Land Westfries is a dialect of North Hollandic Dutch, a major split in the Westfries language. This variety is less conservative and has been influenced more by Dutch. The more archaic varieties of Island Westfries have poor intelligibility with Land Westfries, hence it may be a separate language.

Kennemerlands is a North Hollandic Dutch lect spoken in Kennermerland around the cities of Haarlem and Beverwijk. It arose in the Middle Ages due to contact between Frisian speaking fishermen and speakers of North Hollandic Dutch. Towards the north, it looks more like Westfries and the Zaans dialect. It is best analyzed as a transitional dialect between North Hollandic and Westfries. It is unintelligible to AN speakers, and is apparently a separate language.

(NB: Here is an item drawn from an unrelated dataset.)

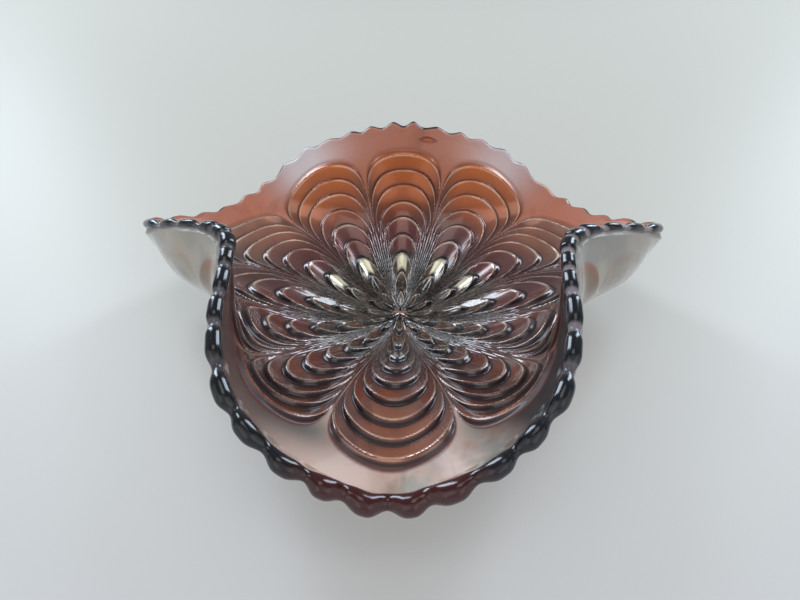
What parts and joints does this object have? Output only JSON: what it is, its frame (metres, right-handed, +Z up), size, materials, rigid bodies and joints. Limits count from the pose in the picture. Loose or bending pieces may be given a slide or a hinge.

Durkers or Egmonds is a strange dialect, often analyzed as either Westfries or Kennemerlands, spoken on Egmond aan Zee in the north of North Hollands Province. In this treatment, we will analyze it as Kennemerlands. It is not intelligible with AN (Anonymous January 2010)

Zaans-Waterlands is a North Hollandic lect spoken in North Holland Province. It is composed of two dialects, Zaans and Waterlands.

Zaans is an archaic North Hollandic dialect spoken in the Zaan, an old settled and industrial area between Amsterdam and Haarlem. It is spoken in the city of Zandam and in the towns of Wormerveer, Krommenie and Zaandijk. It apparently arose out of Westfries. Zaans has difficult intelligibility with AN.

Waterlands is a Zaans-Waterlands dialect that is spoken between the Zaan and the Schokland due to fierce storms. The Schokland residents spoke a strange dialect called Schokkers which was basically a Low Saxon dialect similar to Urkers.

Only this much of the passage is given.